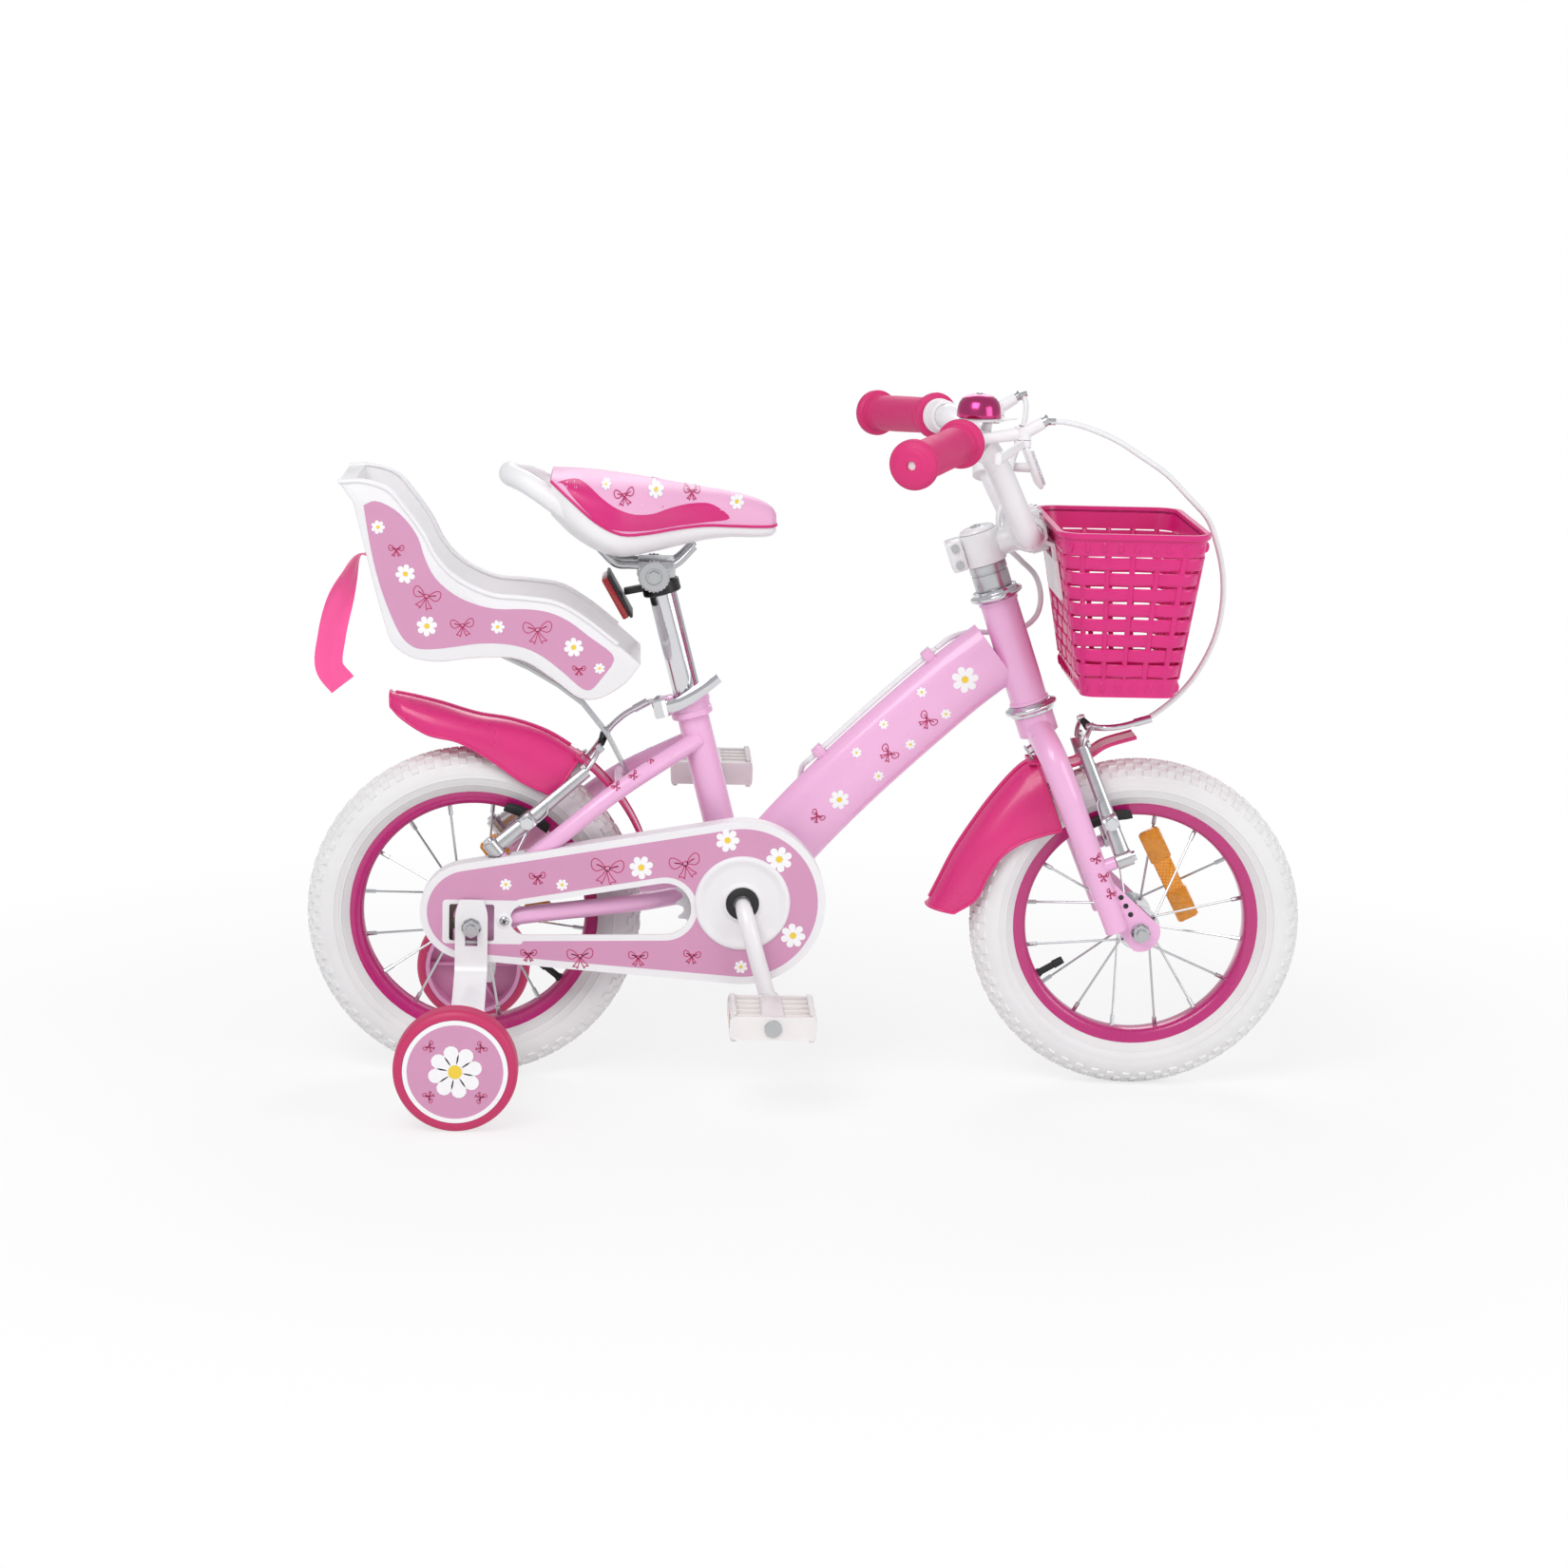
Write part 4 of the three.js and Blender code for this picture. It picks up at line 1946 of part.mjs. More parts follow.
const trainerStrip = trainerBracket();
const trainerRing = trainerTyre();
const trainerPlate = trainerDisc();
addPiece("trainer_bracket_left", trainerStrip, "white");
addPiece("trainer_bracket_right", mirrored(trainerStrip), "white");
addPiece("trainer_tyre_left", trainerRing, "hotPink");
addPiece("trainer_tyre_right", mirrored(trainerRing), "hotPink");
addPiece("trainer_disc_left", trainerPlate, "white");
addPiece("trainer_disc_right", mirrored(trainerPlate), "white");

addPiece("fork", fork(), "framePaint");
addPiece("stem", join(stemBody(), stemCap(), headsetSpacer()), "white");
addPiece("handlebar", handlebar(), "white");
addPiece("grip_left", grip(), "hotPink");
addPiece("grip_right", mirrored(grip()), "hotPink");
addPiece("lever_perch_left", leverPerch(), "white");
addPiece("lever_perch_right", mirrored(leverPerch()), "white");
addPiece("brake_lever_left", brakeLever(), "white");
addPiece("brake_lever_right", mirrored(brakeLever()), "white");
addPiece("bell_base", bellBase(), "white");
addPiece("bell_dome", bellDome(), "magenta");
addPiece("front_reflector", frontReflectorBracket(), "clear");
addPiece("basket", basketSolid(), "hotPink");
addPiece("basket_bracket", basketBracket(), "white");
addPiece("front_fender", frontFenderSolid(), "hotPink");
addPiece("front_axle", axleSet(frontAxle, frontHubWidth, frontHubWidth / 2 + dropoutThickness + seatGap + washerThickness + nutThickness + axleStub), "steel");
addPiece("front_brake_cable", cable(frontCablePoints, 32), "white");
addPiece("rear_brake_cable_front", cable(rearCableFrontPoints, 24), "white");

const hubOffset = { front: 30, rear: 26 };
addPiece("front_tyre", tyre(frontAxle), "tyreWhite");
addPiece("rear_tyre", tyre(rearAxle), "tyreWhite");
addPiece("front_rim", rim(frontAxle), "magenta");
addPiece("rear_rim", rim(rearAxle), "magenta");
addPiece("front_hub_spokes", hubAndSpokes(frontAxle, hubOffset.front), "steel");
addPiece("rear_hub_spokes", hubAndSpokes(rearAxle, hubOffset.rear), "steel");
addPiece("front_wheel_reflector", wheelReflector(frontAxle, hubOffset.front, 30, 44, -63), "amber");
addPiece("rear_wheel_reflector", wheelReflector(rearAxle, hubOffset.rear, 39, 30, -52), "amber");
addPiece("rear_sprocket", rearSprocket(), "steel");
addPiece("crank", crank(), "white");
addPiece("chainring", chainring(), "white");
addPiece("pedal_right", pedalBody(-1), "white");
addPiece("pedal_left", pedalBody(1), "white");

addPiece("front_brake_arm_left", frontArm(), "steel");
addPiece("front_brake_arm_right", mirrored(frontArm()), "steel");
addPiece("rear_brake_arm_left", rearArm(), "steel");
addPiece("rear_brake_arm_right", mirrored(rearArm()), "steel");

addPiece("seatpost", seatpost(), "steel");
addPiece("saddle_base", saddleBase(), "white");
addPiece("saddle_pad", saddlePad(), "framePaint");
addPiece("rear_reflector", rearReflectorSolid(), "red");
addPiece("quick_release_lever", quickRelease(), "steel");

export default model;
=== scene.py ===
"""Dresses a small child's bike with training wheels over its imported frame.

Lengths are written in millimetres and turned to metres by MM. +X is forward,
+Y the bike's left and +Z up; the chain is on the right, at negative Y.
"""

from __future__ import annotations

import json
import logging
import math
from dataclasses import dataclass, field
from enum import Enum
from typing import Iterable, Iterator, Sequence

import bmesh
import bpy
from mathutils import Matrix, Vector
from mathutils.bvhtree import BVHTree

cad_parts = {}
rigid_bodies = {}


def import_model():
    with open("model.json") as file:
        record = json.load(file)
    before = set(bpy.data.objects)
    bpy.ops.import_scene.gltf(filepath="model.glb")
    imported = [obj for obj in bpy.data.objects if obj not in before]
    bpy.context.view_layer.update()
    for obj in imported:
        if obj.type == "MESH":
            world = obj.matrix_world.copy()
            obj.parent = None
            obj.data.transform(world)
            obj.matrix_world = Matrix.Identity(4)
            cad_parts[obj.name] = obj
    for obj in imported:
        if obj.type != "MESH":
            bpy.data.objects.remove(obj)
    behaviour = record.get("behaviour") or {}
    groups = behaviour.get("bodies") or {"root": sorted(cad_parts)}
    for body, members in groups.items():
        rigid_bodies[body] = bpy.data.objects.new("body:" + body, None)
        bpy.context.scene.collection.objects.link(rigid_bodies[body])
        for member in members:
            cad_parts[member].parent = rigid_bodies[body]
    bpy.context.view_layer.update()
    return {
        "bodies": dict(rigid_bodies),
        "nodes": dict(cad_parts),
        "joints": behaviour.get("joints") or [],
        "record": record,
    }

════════

* WORK REQUIRED *
Please repeat the listing above in full and exactly.

* THE OUTPUT *
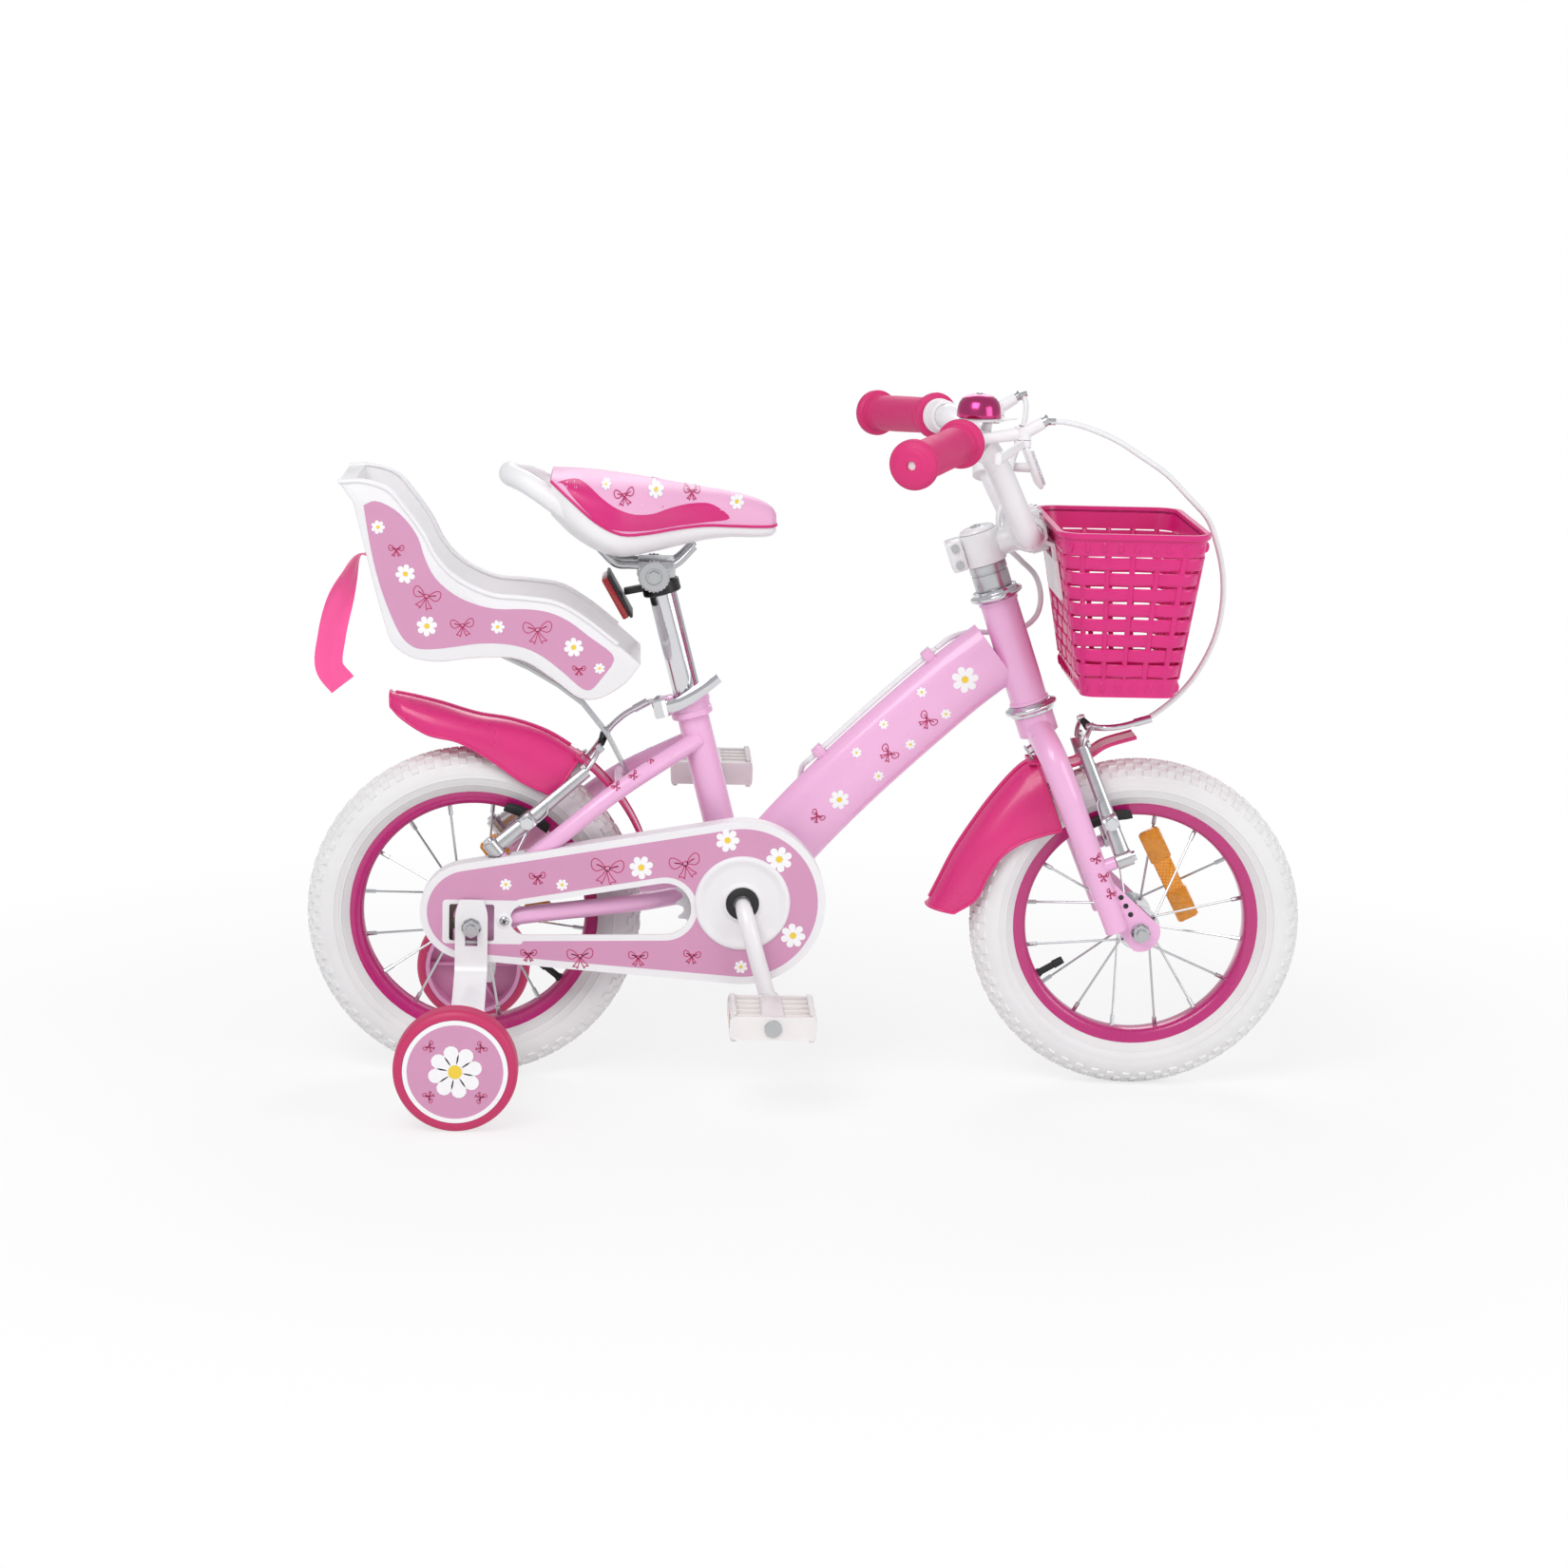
Write part 4 of the three.js and Blender code for this picture. It picks up at line 1946 of part.mjs. More parts follow.
const trainerStrip = trainerBracket();
const trainerRing = trainerTyre();
const trainerPlate = trainerDisc();
addPiece("trainer_bracket_left", trainerStrip, "white");
addPiece("trainer_bracket_right", mirrored(trainerStrip), "white");
addPiece("trainer_tyre_left", trainerRing, "hotPink");
addPiece("trainer_tyre_right", mirrored(trainerRing), "hotPink");
addPiece("trainer_disc_left", trainerPlate, "white");
addPiece("trainer_disc_right", mirrored(trainerPlate), "white");

addPiece("fork", fork(), "framePaint");
addPiece("stem", join(stemBody(), stemCap(), headsetSpacer()), "white");
addPiece("handlebar", handlebar(), "white");
addPiece("grip_left", grip(), "hotPink");
addPiece("grip_right", mirrored(grip()), "hotPink");
addPiece("lever_perch_left", leverPerch(), "white");
addPiece("lever_perch_right", mirrored(leverPerch()), "white");
addPiece("brake_lever_left", brakeLever(), "white");
addPiece("brake_lever_right", mirrored(brakeLever()), "white");
addPiece("bell_base", bellBase(), "white");
addPiece("bell_dome", bellDome(), "magenta");
addPiece("front_reflector", frontReflectorBracket(), "clear");
addPiece("basket", basketSolid(), "hotPink");
addPiece("basket_bracket", basketBracket(), "white");
addPiece("front_fender", frontFenderSolid(), "hotPink");
addPiece("front_axle", axleSet(frontAxle, frontHubWidth, frontHubWidth / 2 + dropoutThickness + seatGap + washerThickness + nutThickness + axleStub), "steel");
addPiece("front_brake_cable", cable(frontCablePoints, 32), "white");
addPiece("rear_brake_cable_front", cable(rearCableFrontPoints, 24), "white");

const hubOffset = { front: 30, rear: 26 };
addPiece("front_tyre", tyre(frontAxle), "tyreWhite");
addPiece("rear_tyre", tyre(rearAxle), "tyreWhite");
addPiece("front_rim", rim(frontAxle), "magenta");
addPiece("rear_rim", rim(rearAxle), "magenta");
addPiece("front_hub_spokes", hubAndSpokes(frontAxle, hubOffset.front), "steel");
addPiece("rear_hub_spokes", hubAndSpokes(rearAxle, hubOffset.rear), "steel");
addPiece("front_wheel_reflector", wheelReflector(frontAxle, hubOffset.front, 30, 44, -63), "amber");
addPiece("rear_wheel_reflector", wheelReflector(rearAxle, hubOffset.rear, 39, 30, -52), "amber");
addPiece("rear_sprocket", rearSprocket(), "steel");
addPiece("crank", crank(), "white");
addPiece("chainring", chainring(), "white");
addPiece("pedal_right", pedalBody(-1), "white");
addPiece("pedal_left", pedalBody(1), "white");

addPiece("front_brake_arm_left", frontArm(), "steel");
addPiece("front_brake_arm_right", mirrored(frontArm()), "steel");
addPiece("rear_brake_arm_left", rearArm(), "steel");
addPiece("rear_brake_arm_right", mirrored(rearArm()), "steel");

addPiece("seatpost", seatpost(), "steel");
addPiece("saddle_base", saddleBase(), "white");
addPiece("saddle_pad", saddlePad(), "framePaint");
addPiece("rear_reflector", rearReflectorSolid(), "red");
addPiece("quick_release_lever", quickRelease(), "steel");

export default model;
=== scene.py ===
"""Dresses a small child's bike with training wheels over its imported frame.

Lengths are written in millimetres and turned to metres by MM. +X is forward,
+Y the bike's left and +Z up; the chain is on the right, at negative Y.
"""

from __future__ import annotations

import json
import logging
import math
from dataclasses import dataclass, field
from enum import Enum
from typing import Iterable, Iterator, Sequence

import bmesh
import bpy
from mathutils import Matrix, Vector
from mathutils.bvhtree import BVHTree

cad_parts = {}
rigid_bodies = {}


def import_model():
    with open("model.json") as file:
        record = json.load(file)
    before = set(bpy.data.objects)
    bpy.ops.import_scene.gltf(filepath="model.glb")
    imported = [obj for obj in bpy.data.objects if obj not in before]
    bpy.context.view_layer.update()
    for obj in imported:
        if obj.type == "MESH":
            world = obj.matrix_world.copy()
            obj.parent = None
            obj.data.transform(world)
            obj.matrix_world = Matrix.Identity(4)
            cad_parts[obj.name] = obj
    for obj in imported:
        if obj.type != "MESH":
            bpy.data.objects.remove(obj)
    behaviour = record.get("behaviour") or {}
    groups = behaviour.get("bodies") or {"root": sorted(cad_parts)}
    for body, members in groups.items():
        rigid_bodies[body] = bpy.data.objects.new("body:" + body, None)
        bpy.context.scene.collection.objects.link(rigid_bodies[body])
        for member in members:
            cad_parts[member].parent = rigid_bodies[body]
    bpy.context.view_layer.update()
    return {
        "bodies": dict(rigid_bodies),
        "nodes": dict(cad_parts),
        "joints": behaviour.get("joints") or [],
        "record": record,
    }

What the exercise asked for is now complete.